Esmeralda Sotelo, a member of the B.J. Ward Parent Volunteer Team, helps cut out some student artwork for presentation in one of the school's hallways. Credit: Larry Randa/Valley View School District
Esmeralda Sotelo, a member of the B.J. Ward Parent Volunteer Team, helps cut out some student artwork for presentation in one of the school's hallways. Credit: Larry Randa/Valley View School District
The following article was submitted by Valley View School District 365U:

While B.J. Ward has benefited from excellent volunteers in recent years, the Bolingbrook Elementary School has taken volunteering to new heights with a Parent Volunteer Team program that was launched this year.

“It’s important to get parents into the building,” said Assistant Principal Susan Padilla. “It’s helped change the culture in our building.”
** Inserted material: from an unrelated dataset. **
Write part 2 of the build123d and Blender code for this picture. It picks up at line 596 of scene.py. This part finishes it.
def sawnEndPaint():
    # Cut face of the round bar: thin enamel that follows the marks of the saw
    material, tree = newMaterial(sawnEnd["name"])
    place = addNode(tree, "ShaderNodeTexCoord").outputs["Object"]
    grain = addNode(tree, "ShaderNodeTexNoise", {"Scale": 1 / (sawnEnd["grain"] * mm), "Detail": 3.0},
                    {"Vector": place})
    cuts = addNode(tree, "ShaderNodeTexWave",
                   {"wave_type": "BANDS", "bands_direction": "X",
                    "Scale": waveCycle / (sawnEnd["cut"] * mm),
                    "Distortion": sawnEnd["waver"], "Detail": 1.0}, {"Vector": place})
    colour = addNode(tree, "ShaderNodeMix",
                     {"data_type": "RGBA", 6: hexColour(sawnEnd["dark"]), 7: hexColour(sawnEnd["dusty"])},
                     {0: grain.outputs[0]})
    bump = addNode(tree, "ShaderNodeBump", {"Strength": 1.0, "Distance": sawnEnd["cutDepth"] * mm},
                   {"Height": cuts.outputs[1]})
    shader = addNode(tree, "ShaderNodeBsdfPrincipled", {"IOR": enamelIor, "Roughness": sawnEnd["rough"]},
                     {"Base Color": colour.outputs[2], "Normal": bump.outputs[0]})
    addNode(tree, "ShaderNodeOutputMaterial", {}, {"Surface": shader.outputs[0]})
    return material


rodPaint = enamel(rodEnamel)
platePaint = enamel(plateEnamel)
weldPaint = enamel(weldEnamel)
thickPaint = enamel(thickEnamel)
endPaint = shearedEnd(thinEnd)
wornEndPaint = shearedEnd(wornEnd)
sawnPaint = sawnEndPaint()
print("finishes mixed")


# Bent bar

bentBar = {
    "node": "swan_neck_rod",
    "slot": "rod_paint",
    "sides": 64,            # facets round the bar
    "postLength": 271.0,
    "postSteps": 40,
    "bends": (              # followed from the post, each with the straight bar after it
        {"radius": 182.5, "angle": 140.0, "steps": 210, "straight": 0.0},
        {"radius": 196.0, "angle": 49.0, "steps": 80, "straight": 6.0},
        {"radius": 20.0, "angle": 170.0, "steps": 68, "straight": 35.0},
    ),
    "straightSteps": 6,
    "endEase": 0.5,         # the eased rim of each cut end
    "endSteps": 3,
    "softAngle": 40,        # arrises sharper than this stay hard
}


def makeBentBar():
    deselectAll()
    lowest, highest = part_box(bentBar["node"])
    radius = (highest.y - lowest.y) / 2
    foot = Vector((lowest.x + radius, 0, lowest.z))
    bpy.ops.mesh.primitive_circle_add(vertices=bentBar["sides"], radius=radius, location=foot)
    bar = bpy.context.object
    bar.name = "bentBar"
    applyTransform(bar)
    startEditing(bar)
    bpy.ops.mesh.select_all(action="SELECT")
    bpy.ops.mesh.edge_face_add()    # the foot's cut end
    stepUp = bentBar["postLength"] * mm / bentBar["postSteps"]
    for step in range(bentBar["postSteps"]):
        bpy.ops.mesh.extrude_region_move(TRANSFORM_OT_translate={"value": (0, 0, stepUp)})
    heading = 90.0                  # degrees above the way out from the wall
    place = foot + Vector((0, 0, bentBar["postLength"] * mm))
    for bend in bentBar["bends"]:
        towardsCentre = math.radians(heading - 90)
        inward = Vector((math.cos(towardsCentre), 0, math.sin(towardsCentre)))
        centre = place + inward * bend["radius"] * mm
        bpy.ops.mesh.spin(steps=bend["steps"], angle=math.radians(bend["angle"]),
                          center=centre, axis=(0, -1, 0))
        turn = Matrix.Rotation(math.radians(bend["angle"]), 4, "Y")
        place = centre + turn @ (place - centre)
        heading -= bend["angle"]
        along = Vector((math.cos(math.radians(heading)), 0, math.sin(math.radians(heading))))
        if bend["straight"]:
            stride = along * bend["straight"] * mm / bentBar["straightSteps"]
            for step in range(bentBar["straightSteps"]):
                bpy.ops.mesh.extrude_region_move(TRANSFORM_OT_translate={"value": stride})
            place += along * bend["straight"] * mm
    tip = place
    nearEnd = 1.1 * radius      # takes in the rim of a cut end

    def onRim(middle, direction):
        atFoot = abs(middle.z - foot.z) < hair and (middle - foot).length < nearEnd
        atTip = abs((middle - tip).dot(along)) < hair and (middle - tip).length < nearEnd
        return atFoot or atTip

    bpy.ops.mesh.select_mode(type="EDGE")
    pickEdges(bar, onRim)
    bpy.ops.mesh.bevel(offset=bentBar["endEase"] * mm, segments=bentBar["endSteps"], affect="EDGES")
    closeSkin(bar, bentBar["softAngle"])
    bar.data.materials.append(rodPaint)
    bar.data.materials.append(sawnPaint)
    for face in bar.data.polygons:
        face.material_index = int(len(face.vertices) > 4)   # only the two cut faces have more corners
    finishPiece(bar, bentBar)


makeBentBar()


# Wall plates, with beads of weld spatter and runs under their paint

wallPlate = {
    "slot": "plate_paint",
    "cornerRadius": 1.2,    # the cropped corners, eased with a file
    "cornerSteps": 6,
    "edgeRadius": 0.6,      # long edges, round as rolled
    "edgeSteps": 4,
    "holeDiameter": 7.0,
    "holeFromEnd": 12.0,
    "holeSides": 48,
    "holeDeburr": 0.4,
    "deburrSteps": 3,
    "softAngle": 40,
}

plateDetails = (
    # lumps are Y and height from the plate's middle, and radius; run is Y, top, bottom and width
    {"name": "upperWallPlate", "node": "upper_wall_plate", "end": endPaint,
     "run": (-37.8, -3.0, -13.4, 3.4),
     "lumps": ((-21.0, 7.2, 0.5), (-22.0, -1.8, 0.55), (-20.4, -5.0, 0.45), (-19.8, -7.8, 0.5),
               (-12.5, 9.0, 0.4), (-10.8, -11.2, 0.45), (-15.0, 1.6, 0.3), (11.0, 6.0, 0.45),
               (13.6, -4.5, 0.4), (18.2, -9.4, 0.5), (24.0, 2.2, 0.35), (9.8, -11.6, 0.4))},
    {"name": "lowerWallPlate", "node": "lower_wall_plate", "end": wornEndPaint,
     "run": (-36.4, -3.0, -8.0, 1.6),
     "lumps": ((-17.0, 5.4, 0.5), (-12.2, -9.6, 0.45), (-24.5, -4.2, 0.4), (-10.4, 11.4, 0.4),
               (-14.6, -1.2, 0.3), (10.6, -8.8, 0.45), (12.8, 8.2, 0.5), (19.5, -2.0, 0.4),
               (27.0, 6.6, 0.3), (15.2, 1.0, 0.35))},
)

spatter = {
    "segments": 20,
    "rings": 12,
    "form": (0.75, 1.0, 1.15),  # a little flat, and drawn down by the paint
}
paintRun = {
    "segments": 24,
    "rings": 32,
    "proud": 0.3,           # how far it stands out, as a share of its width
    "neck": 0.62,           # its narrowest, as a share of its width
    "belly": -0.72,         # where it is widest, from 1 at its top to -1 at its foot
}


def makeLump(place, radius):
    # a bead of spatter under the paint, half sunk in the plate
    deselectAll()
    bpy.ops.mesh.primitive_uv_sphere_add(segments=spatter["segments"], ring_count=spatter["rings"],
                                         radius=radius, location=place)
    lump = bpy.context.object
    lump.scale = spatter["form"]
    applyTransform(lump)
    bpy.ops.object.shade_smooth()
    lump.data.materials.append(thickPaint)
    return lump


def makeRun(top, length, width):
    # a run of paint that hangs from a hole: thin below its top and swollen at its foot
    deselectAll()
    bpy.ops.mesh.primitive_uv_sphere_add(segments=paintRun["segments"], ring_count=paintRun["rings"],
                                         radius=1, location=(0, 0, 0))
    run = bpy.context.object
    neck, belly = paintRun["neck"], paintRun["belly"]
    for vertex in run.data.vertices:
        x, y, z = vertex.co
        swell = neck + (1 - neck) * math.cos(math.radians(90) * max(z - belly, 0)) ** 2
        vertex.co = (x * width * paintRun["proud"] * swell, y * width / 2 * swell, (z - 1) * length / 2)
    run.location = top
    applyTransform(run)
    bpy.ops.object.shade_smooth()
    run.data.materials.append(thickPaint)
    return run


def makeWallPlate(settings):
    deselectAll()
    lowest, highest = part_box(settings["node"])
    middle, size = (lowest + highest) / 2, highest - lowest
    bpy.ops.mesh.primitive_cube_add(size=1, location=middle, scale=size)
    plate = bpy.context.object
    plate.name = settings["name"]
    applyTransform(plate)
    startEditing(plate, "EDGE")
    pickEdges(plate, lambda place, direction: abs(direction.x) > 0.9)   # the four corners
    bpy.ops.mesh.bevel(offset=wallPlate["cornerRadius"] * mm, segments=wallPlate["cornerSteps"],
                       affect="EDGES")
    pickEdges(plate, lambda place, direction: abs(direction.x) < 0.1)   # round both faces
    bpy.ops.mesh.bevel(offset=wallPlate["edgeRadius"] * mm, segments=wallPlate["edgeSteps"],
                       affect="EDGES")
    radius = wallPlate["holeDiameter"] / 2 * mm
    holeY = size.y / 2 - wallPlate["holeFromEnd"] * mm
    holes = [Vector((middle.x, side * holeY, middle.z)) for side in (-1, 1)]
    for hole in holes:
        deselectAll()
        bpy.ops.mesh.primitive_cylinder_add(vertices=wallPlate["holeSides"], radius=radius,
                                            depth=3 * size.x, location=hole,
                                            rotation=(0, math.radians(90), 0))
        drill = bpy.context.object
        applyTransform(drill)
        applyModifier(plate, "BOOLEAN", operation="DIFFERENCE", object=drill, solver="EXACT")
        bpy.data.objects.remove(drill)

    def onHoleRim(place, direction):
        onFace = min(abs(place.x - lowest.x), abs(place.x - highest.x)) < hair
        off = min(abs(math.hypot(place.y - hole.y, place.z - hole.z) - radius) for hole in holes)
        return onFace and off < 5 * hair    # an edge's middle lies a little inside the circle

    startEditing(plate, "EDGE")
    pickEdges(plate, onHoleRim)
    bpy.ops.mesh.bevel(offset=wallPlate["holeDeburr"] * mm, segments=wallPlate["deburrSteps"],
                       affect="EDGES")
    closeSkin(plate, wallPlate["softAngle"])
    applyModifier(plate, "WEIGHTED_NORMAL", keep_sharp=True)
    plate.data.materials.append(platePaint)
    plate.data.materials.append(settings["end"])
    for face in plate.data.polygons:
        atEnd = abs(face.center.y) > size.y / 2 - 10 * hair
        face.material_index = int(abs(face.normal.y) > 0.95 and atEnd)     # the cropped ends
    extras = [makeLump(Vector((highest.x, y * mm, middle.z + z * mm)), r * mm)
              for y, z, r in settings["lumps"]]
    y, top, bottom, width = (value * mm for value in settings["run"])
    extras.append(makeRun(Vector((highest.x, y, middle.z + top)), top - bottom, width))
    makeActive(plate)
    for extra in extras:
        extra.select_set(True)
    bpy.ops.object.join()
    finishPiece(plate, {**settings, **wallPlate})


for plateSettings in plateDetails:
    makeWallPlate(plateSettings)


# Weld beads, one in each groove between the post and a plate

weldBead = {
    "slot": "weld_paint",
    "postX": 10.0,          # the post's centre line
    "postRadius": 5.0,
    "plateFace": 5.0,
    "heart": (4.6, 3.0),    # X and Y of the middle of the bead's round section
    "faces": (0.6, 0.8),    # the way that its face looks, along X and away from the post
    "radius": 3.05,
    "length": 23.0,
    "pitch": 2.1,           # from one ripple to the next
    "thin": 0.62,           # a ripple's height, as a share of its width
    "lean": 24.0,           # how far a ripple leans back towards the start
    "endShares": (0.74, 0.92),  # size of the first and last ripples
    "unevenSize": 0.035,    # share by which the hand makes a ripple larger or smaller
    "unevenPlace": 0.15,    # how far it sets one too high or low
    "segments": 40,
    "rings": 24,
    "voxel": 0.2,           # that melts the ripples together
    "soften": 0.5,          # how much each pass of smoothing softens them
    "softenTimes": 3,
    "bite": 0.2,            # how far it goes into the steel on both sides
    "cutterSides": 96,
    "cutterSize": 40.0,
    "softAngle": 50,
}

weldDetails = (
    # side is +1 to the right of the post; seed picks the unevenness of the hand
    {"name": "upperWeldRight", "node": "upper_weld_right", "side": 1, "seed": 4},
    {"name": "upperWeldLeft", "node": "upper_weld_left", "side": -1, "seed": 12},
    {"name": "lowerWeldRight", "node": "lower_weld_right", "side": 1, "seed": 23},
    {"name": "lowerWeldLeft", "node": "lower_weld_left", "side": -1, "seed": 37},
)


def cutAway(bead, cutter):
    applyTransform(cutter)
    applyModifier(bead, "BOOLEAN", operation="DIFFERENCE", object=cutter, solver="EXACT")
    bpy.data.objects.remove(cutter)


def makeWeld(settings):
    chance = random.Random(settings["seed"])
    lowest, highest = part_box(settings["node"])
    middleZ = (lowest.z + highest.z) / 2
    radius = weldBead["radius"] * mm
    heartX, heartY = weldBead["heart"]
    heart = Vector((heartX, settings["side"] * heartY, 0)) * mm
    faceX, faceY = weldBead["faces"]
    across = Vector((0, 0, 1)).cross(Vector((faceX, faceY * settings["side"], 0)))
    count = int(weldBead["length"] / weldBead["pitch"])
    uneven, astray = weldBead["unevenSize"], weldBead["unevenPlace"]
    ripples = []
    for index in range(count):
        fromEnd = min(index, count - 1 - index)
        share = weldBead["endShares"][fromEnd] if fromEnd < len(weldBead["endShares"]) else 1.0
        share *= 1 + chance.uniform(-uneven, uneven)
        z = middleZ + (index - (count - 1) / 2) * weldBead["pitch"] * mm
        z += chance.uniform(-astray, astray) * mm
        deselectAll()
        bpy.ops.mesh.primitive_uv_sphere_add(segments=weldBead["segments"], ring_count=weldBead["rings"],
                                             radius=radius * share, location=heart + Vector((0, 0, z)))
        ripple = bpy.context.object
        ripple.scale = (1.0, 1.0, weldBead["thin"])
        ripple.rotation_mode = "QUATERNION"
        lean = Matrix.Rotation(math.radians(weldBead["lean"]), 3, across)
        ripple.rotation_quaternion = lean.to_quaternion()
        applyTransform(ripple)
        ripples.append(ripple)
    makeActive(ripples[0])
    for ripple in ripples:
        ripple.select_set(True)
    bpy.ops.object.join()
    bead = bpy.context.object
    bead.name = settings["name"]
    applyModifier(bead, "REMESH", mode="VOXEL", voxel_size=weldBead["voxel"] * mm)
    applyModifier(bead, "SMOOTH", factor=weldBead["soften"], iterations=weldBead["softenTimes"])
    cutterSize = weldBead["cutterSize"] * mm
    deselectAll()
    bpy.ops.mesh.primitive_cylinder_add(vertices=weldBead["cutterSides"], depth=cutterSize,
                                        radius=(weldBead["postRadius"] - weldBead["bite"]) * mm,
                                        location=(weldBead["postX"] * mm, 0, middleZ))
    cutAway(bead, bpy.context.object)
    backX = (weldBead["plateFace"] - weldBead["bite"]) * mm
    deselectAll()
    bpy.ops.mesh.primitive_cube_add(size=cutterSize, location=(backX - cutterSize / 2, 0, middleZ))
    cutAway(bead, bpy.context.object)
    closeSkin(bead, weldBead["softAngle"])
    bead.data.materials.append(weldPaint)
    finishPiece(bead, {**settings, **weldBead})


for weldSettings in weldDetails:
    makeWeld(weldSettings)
Originally launched as Helping Hands a few years ago, the program encouraged parents to do simple tasks like collating paperwork, listening to kids read or helping in the library. But, with parent participation lower than they had hoped for, Padilla and Principal Ted Warpinski decided to take a parent survey.

“We didn’t know if they weren’t coming in because they were too busy or if they were intimidated or what,” Padilla said.

What they found out was many parents wanted to help but felt they needed some training first.

So Ward administrators made some changes.

“We’re more concerned about their heart than we are their skills,” Padilla said. “If you love students, you can never go wrong. Everyone has some talent. We just needed to find a way to let them shine.”

These days, members of Ward’s Parent Volunteer Team must fill out some paperwork which Padilla uses to determine their interests and their comfort levels.

“Some of them want to be in a classroom. Some of them don’t want to do anything near a classroom because they’re intimidated,” Padilla said. “Most of them want to be able to come and go whenever they have time and don’t want a high level of responsibility because they get nervous. That’s OK. We understand.”

One of the newest responsibilities of the Parent Volunteer Team is patrolling the hallways.

“We always want to make sure we keep our students as safe as possible,” Padilla said. “They do perimeter checks around the building to make sure all the locks are engaged and they walk around the hallways making sure we don’t have any students walking the hallways alone.”

Padilla calls the emphasis on making parent volunteers more comfortable at B.J. Ward “a little step. But it’s the right step.” The faculty and staff have welcomed the help with open arms. And the students love to see their own parents and parents of friends helping out in their school.

Ward administrators are hopeful more parents will sign up to help for the remainder of this year. In fact, Padilla dreams of having two or three parent volunteers from each grade level in the building as often as possible next year.

“We need to focus on building the Ward community,” Padilla said. “Maintaining that wonderful connection between home and school is so important.”